Quietism is the general belief that the best emotional and spiritual strategy for humans, is to use the mind to overcome attachment to the world and worldly outcomes. This stance promises to provide a peace of mind, and proposedly, an end to suffering. Not uncommonly, in Western culture, quietism is attempted by individuals who in some way aspire to an ideal image of being 'highly evolved'. Usually, being highly evolved in this sense means eschewing both desire and anger, or at least the expression of desire or anger.
Quietism often has its origin in the misapplication of 'Eastern' spiritual traditions onto Western social and interpersonal dilemmas. In those actual traditions, having a quiet mind and heart seems to be premised on the idea of already self-possessing emotions and desires. But sometimes, this ideal can seem exactly the recipe for feeling better if one has turmoil or anxiety in one's life. However. adopting a quietistic stance before gaining self-possession is putting the cart before the horse. It results in a superficial detachment but greater indirect struggle in relationships. 'Higher' desires, (such as altruism) can guide simpler desires, but only if the simpler desires are possessed. Otherwise, more basic desires are expressed subconsciously, in distorted form.

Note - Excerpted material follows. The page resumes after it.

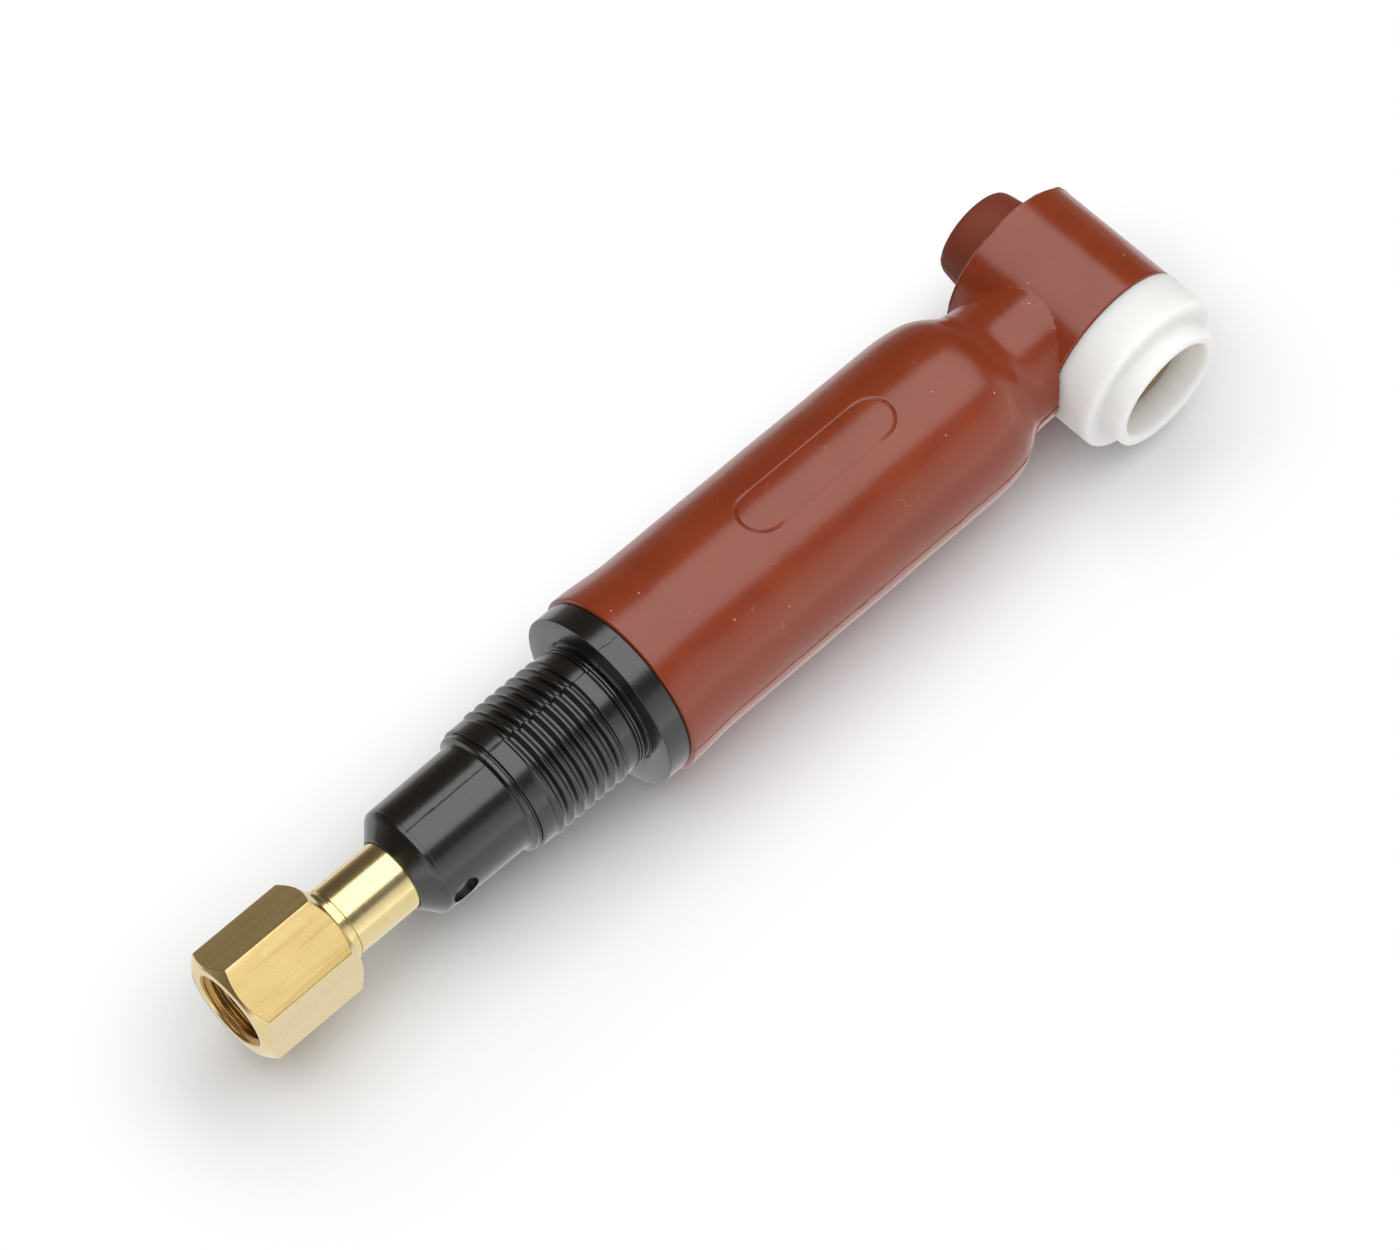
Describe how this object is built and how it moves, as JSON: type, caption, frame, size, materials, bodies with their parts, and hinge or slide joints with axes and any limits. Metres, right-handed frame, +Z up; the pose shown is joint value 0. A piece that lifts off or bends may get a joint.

A form of quietism is placing all social and interpersonal conflicts in highly abstract philosophical or spiritual terms. This comes from fear of conflict. Human satisfaction and contact only happens when people are able to struggle with one another. At high levels of generalization, all differences and therefore all conflicts disappear, but this is a false peace. There is a (possibly apocryphal) Zen parable about this:
A zen master sets his student a task. He instructs the student to come the next day and tell the master what is the key to the end of suffering. The student is both nervous and proud, and immediately begins contemplating the problem. He hardly sleeps. At the appointed time, he comes, kneels before the master and begins to deliver a lengthy, erudite, highly nuanced answer. After about three sentences, the master raises his thick wooden staff above his head and slams it down hard on the student's shoulder. "No! that's not it, come again tomorrow!". The student is naturally crest-fallen (and hurting) but he devotes the next day to revising the answer, making it even better and more elaborate. The next day he comes and kneels before the master and with renewed confidence begins to deliver his answer. After a sentence or two, however, The master raises the staff and whacks the other shoulder. "No! Again tomorrow." Now the student is very nervous (and pained). He of course doesn't sleep, and tries his best to improve his answer but is at a loss to know what direction to go. When the time comes the next day, he kneels down in front of the master, but this time, shoulders aching, he keeps his eyes on the staff. He starts to speak hesitatingly. As he sees the staff start to rise, he he almost involuntarily raises his hand to block it. "Yes!" the master says, "now that you know how to stop your own suffering you know something about the end of suffering."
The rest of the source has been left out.